深澤 直之『不当要求・クレーマー撃退のポイント50』
https://www.amazon.co.jp/dp/4809031845
さらに、坂本正幸ほか編著「謝罪文」『情状弁護ハンドブック』(現代人文社,2008年5月)42-47頁と併せて渡し、本人に考えてもらいます。重要なのは、謝罪文は、自分が楽になるために出すのではなく、相手の気持ちを慰謝するために作るものだということです。自分を振り返り、被害者に与えた苦痛を考え、贖罪として何をすべきかを考えた上で書きます。その意味で、受け取ってもらえないということも当然ということをまず理解しなければなりません。そして、示談できなくて当然という気持ちを表明して、それでも犯行の責任として賠償を申し出ることです。最後に、以前のインタビューで述べたことを抜粋します。
【参考記事】
刑事弁護に注力「非難せず、寄り添う」〜罪を犯した背景にさかのぼり人生の再出発をサポート 誠実さをモットーに全ての案件に「手作り」の意識で取り組む〜
https://www.bengo4.com/lawyer/blog/111/
- 被害者との示談交渉で、気をつけていることはありますか。
まず、被害者が赦さないのは当然という気持ちで挑んでいます。本人にもそのことを説明しています。起こったものは消えないし、赦す赦さないは被害者が決めることです。そして、正直であることも意識しています。依頼者の氏名など、いえないことはいえないと言いつつも、法制度や、示談した場合の見通しも含め、話せることは積極的に話をしています。また、被害者にとっては弁護士と会うというだけでストレスなのですから、面会が実現したらまずお礼を述べるようにしています。

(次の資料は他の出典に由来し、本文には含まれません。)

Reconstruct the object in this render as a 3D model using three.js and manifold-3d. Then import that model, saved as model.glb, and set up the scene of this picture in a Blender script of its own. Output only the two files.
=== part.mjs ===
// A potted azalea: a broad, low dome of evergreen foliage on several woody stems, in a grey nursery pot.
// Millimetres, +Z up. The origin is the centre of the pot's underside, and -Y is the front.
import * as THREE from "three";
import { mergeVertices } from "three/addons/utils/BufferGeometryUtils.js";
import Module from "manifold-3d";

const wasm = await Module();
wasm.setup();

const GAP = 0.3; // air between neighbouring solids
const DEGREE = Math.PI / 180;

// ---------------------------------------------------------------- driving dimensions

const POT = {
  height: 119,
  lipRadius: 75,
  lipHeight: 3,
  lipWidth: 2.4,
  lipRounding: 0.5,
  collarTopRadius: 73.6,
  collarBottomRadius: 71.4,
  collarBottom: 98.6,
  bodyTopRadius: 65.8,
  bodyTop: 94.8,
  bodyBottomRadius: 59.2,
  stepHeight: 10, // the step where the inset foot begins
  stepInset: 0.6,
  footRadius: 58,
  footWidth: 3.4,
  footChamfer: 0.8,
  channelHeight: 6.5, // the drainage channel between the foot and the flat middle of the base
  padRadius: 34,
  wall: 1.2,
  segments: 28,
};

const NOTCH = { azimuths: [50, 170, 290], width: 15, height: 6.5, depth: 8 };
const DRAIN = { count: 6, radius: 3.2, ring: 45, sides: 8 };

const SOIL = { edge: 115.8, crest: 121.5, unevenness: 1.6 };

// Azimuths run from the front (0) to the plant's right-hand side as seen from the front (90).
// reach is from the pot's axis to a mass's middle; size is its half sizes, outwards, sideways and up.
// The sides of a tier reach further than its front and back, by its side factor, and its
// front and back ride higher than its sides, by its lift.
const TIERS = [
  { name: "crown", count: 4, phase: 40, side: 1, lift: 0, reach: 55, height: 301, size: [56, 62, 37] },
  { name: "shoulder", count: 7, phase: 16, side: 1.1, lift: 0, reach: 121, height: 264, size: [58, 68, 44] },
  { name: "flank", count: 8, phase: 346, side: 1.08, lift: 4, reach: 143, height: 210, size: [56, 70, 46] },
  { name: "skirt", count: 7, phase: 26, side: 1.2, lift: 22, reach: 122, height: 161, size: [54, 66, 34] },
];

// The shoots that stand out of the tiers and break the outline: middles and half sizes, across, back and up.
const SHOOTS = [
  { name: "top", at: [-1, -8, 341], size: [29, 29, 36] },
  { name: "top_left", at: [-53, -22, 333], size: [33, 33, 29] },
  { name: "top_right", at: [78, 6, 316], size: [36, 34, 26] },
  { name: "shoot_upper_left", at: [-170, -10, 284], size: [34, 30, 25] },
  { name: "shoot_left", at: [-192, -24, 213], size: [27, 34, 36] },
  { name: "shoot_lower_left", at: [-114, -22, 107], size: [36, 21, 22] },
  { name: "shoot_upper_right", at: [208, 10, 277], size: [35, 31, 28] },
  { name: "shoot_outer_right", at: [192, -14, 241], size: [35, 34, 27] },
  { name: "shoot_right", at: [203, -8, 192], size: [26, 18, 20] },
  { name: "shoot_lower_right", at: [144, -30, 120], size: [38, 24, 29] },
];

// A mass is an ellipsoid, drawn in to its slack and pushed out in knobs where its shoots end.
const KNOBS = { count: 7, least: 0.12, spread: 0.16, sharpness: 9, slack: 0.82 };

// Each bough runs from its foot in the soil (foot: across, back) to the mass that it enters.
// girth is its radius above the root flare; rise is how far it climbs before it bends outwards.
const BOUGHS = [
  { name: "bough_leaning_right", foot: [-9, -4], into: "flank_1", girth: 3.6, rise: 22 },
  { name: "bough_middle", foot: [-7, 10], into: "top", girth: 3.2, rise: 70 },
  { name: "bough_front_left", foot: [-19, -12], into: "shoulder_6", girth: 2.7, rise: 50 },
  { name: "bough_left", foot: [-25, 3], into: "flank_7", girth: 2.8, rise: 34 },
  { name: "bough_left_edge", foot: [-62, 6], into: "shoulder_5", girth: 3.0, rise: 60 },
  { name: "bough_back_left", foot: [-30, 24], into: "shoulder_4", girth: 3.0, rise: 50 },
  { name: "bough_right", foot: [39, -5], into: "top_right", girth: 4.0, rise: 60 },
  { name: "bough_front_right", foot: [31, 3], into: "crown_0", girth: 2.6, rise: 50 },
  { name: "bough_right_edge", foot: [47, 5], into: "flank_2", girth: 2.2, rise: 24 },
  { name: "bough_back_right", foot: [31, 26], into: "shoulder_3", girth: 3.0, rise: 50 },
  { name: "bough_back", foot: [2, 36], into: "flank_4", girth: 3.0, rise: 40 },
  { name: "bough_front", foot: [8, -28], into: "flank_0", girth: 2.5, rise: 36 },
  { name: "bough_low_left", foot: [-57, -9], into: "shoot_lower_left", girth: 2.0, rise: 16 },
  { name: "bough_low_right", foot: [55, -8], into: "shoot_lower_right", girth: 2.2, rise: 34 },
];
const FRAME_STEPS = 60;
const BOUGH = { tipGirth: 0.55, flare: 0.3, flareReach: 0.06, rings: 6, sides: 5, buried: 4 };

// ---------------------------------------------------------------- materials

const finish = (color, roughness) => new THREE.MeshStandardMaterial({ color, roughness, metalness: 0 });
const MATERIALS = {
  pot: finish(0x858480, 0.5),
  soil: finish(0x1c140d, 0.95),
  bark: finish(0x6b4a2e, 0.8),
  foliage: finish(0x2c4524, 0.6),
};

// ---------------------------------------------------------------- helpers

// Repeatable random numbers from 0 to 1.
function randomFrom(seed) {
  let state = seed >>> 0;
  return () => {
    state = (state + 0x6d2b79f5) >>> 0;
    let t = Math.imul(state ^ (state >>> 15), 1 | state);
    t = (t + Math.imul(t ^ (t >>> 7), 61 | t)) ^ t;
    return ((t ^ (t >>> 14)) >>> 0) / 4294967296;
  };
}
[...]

被害者と2時間くらい話をすることもあります。3回くらい面談したこともあります。「私の話が正しいかどうか、他の弁護士さんや警察にもどうぞ確認されてください」と述べることもあります。例えば、起訴されたら被害者の氏名が起訴状に載るということを警察が伝えておらず、そのことを私から聞いて、警察に確認したら事実だとわかったことから示談に応じたという案件もありました。
今までの経験上、赦してもらえることはそれなりに多くありました。私は、被害者が赦そうという気持ちになるには、①断罪と、②再発防止策を踏まえた正直な謝罪、③適切な賠償金の支払い、の三点が必要だと思っています。①断罪というのは、必ずしも刑事処罰を受けるということではなく、依頼者が悪いことをしたと社会的に、あるいは周囲に評価されること、反面でいえば、被害者が悪くないと確定されること、②そして再発防止策を踏まえた具体的な謝罪がされること、これは先ほどのように依頼者と話をしていくなかで自然とでてきます。そして、③適切な賠償金の支払いです。盗撮であれば、拡散のリスクがある場合や、トイレでの盗撮などは当然高めになります。何故この金額を提示したのか、ということはきちんと説明できるようにしています。

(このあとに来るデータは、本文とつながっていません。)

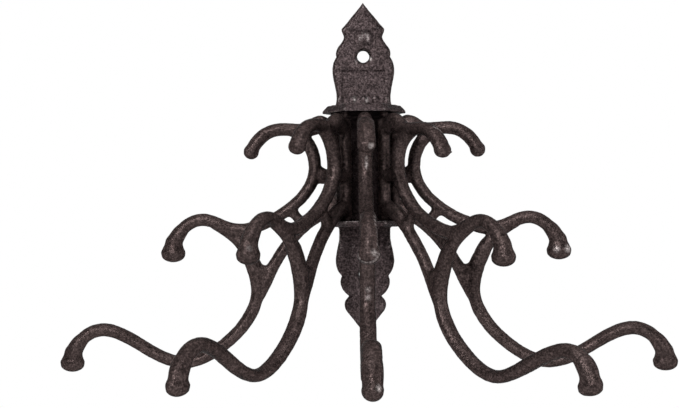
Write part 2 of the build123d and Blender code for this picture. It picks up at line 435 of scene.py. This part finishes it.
def close_holes(places):
    """Draw the skin in around the plate's screw holes, so that they end a little narrower."""
    for height in SCREW_HOLES:
        out = places - np.array([0, 0, height * MM])
        out[:, 1] = 0
        away = np.maximum(np.linalg.norm(out, axis=1), TINY)
        lip = np.clip((HOLE_LIP * MM - away) / (LIP_FADE * MM), 0, 1)
        places -= out / away[:, None] * (lip * HOLE_SKIN * MM)[:, None]


def blend_arm(name, places, normals, links):
    """Swell an arm's skin outside its pin, and melt its joins into its rods."""
    drop = ODD_DROP if name == ODD_ARM else 0.0
    across, out, _ = PIVOTS[name]
    off_axis = np.hypot(places[:, 0] - across, places[:, 1] - out) / MM
    swell = ARM_SWELL * MM * np.clip((off_axis - PIN_CLEAR) / PIN_FADE, 0, 1)
    weights = np.zeros(len(places))
    for (reach, height), radius, extra in BLENDS:
        away = distances(places, arm_point(name, (reach, 0, height - drop)), radius)
        swell += extra * MM * np.clip(1 - away ** 2, 0, 1)
        weights = np.maximum(weights, np.clip(MELT_MIDDLE - MELT_FALL * away, 0, 1))
    places += normals * swell[:, None]
    melt(places, weights, *links)


def lower_crest(name, places):
    """Let the lower hook's crest sag smoothly around its middle."""
    pivot = arm_point(name, (0, 0, 0))
    reach = (places - pivot) @ (arm_point(name, (1, 0, 0)) - pivot) / MM ** 2
    share = np.clip(1 - np.abs(reach - CREST_REACH) / CREST_HALF, 0, 1)
    places[:, 2] -= share * share * (3 - 2 * share) * CREST_DROP * MM


def raise_burr(name, places):
    """Pull a small burr out of the skin."""
    away = distances(places, arm_point(name, BURR_PLACE), BURR_RADIUS)
    way = arm_point(name, BURR_WAY) - arm_point(name, (0, 0, 0))
    way /= np.linalg.norm(way)
    places += np.outer(np.clip(1 - away, 0, 1) ** BURR_TAPER, way) * BURR_HEIGHT * MM


def bends(places, normals, first, second, count):
    """How sharply the skin bends at each point: above 0 on an edge, below it in a hollow."""
    step = places[second] - places[first]
    length = np.maximum(np.linalg.norm(step, axis=1), TINY)
    size = len(places)
    below = np.bincount(first, -(step * normals[first]).sum(1) / length, size)
    below += np.bincount(second, (step * normals[second]).sum(1) / length, size)
    return spread(below / count, first, second, count)


def plate_highlights_and_shade(places, normals, wear_and_highlight, painted_shade):
    """Painted highlights on the plate's front, painted shade in and around the screw holes, and
    painted shade between the shelves.
    """
    across, out, height = (places / MM).T
    facing = normals[:, 1] < FACES_ROOM
    # Painted highlights and glints on flutes, beads and a screw hole's rim, on skin that faces
    # the room
    for (spot_across, spot_height), (wide, tall), strength in PLATE_HIGHLIGHT_SPOTS:
        away = np.hypot((across - spot_across) / wide, (height - spot_height) / tall)
        wear_and_highlight = np.maximum(wear_and_highlight, strength * np.clip(SPOT_FADE - away, 0, 1) * facing)
    # Painted shade in and around each screw hole
    for hole in SCREW_HOLES:
        away = np.hypot(across, height - hole)
        painted_shade = np.maximum(painted_shade, np.clip((HOLE_RING - away) / RING_FADE + 1, 0, 1))
    # Painted shade on the plate's front between the shelves
    inside = np.clip((BETWEEN_SHELVES - np.abs(height)) / SHELF_FADE, 0, 1)
    painted_shade = np.maximum(painted_shade, SHELF_SHADE * inside * (out < -SHELF_FRONT))
    return wear_and_highlight, painted_shade


def wear_highlights_and_shade(name, mesh, places, normals, links):
    """Write at each point of a casting its rubbed wear and painted highlight, and its painted
    shade.
    """
    bend = bends(places, normals, *links)
    # Light bare colour on convex edges: partly rubbed wear, partly painted edge highlights
    edge_wear_and_highlight = ARM_EDGE_WEAR_AND_HIGHLIGHT if name in ARMS else PLATE_EDGE_WEAR_AND_HIGHLIGHT
    wear_and_highlight = np.clip((bend - EDGE_FROM) / (EDGE_TO - EDGE_FROM), 0, 1) * edge_wear_and_highlight
    # Painted shade in hollows and creases
    painted_shade = np.clip((-bend - HOLLOW_FROM) / HOLLOW_SPAN, 0, 1) * HOLLOW_PAINTED_SHADE
    if name == PLATE:
        wear_and_highlight, painted_shade = plate_highlights_and_shade(places, normals, wear_and_highlight, painted_shade)
    # Painted highlights and glints on the arms
    for place, radius, strength in ARM_HIGHLIGHT_SPOTS.get(name, ()):
        away = distances(places, arm_point(name, place), radius)
        wear_and_highlight = np.maximum(wear_and_highlight, strength * np.clip(SPOT_FADE - away, 0, 1))
    for key, values in (("wear_and_highlight", wear_and_highlight), ("painted_shade", spread(painted_shade, *links))):
        layer = mesh.attributes.new(key, "FLOAT", "POINT")
        layer.data.foreach_set("value", np.clip(values, 0, 1).astype(np.float32))


def casting(name, material):
    """A dense copy of a CAD node, softened, shaped, worn, with painted highlights and painted
    shade, in place of the node.
    """
    low, high = (np.array(corner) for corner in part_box(name))
    made = sand_cast(name)
    mesh = made.data
    places = read(mesh.vertices, "co", 3).astype(float)
    normals = read(mesh.vertex_normals, "vector", 3).astype(float)
    links = joined(mesh)
    if name in ARMS:
        blend_arm(name, places, normals, links)
    else:
        close_holes(places)
    if name == ODD_ARM:
        lower_crest(name, places)
        raise_burr(name, places)
    places = np.clip(places, low, high)
    mesh.vertices.foreach_set("co", places.astype(np.float32).ravel())
    wear_highlights_and_shade(name, mesh, places, normals, links)
    mesh.materials.clear()
    mesh.materials.append(material)
    mesh.shade_smooth()
    mesh.update()
    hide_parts(name)
    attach(made, name)


plate_iron = cast_iron("plate_iron", PLATE_GRAIN, *PLATE_SKIN)
arm_iron = cast_iron("arm_iron", ARM_GRAIN, *ARM_SKIN)
for name, cad in frame["nodes"].items():
    iron = arm_iron if name in ARMS else plate_iron
    cad.data.materials.clear()
    cad.data.materials.append(iron)
    casting(name, iron)


# Stage and world: white where they are seen or reflected, and a dim light on the object
def light_path(tree):
    """Whether a ray reaches the eye, straight or through glass, and whether it is reflected."""
    path = node(tree, "ShaderNodeLightPath").outputs
    seen = calculate(tree, "MAXIMUM", path["Is Camera Ray"], path["Is Transmission Ray"])
    return seen, path["Is Glossy Ray"]


def mix_shaders(tree, share, first, second):
    made = node(tree, "ShaderNodeMixShader")
    for socket, value in zip(made.inputs, (share, first, second)):
        tree.links.new(value, socket)
    return made.outputs[0]


def stage_material(name):
    """Pale to the lamps, white to the eye and in reflections, and clear from behind."""
    material, tree = new_material(name)
    seen, glossy = light_path(tree)
    plain = node(tree, "ShaderNodeBsdfDiffuse", Color=PALE)
    white = node(tree, "ShaderNodeEmission", Color=WHITE, Strength=1.0)
    clear = node(tree, "ShaderNodeBsdfTransparent")
    shown = calculate(tree, "MAXIMUM", seen, glossy)
    front = mix_shaders(tree, shown, plain.outputs[0], white.outputs[0])
    behind = node(tree, "ShaderNodeNewGeometry").outputs["Backfacing"]
    output = node(tree, "ShaderNodeOutputMaterial")
    surface = mix_shaders(tree, behind, front, clear.outputs[0])
    tree.links.new(surface, output.inputs["Surface"])
    return material


def quad(name, near, far, material):
    """A rectangle across the stage, from one line at a given y and z to another."""
    corners = [(-STAGE_SIDE, *near), (STAGE_SIDE, *near), (STAGE_SIDE, *far), (-STAGE_SIDE, *far)]
    mesh = bpy.data.meshes.new(name)
    mesh.from_pydata(corners, [], [(0, 1, 2, 3)])
    mesh.materials.append(material)
    made = bpy.data.objects.new(name, mesh)
    bpy.context.scene.collection.objects.link(made)


def studio_world():
    """A dim room that is white where it is seen, and behind the object for metal to reflect."""
    world = bpy.data.worlds.new("studio")
    world.use_nodes = True
    tree = world.node_tree
    direction = node(tree, "ShaderNodeSeparateXYZ")
    tree.links.new(node(tree, "ShaderNodeTexCoord").outputs["Generated"], direction.inputs[0])
    seen, glossy = light_path(tree)
    behind = calculate(tree, "GREATER_THAN", direction.outputs["Y"], 0.0)
    white = calculate(tree, "MAXIMUM", seen, calculate(tree, "MULTIPLY", behind, glossy))
    level = node(tree, "ShaderNodeMapRange")
    level.inputs["To Min"].default_value = ROOM_LIGHT
    tree.links.new(white, level.inputs["Value"])
    background = tree.nodes["Background"]
    background.inputs["Color"].default_value = WHITE
    tree.links.new(level.outputs[0], background.inputs["Strength"])
    return world


def lamp(name, place, size, power):
    light = bpy.data.lights.new(name, "AREA")
    light.shape = "RECTANGLE"
    light.size, light.size_y = size
    light.energy = power
    made = bpy.data.objects.new(name, light)
    bpy.context.scene.collection.objects.link(made)
    made.location = place
    aim = Vector(LAMP_TARGET) - Vector(place)
    made.rotation_euler = aim.to_track_quat("-Z", "Y").to_euler()


pale = stage_material("pale_stage")
quad("backdrop", STAGE_CORNER, BACKDROP_TOP, pale)
quad("floor", FLOOR_FRONT, STAGE_CORNER, pale)
for name, row in LAMPS.items():
    lamp(name, *row)
bpy.context.scene.world = studio_world()
bpy.context.scene.view_settings.view_transform = "Standard"

# Camera
camera_data = bpy.data.cameras.new("camera")
camera_data.sensor_width = SENSOR
camera_data.lens = SENSOR * FOCAL / FRAME_WIDTH
camera_data.shift_x, camera_data.shift_y = SHIFT
camera_data.clip_start = CLIP_START
camera = bpy.data.objects.new("camera", camera_data)
bpy.context.scene.collection.objects.link(camera)
right = Vector((cos(ROLL), 0, sin(ROLL)))
upward = Vector((-sin(ROLL), 0, cos(ROLL)))
turn = Matrix((right, upward, right.cross(upward))).transposed().to_4x4()
camera.matrix_world = Matrix.Translation(CAMERA_PLACE) @ turn
bpy.context.scene.camera = camera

口はばったい言い方になりますが、弁護士が適切に示談交渉をすることは、被害者の被害回復にも繋がることだと思っています。金銭だけの問題ではありません。犯罪被害によって失われた安心感や、自己評価を回復するためには、加害者に関する情報の提供を十分に受けた上で、何らかの決断を下すことに意味があると思っています。私は、被害者側でも事件を受けているのですが、上の3要素のどれかが抜けている場合、被害者の苦痛はずっと続くように感じます。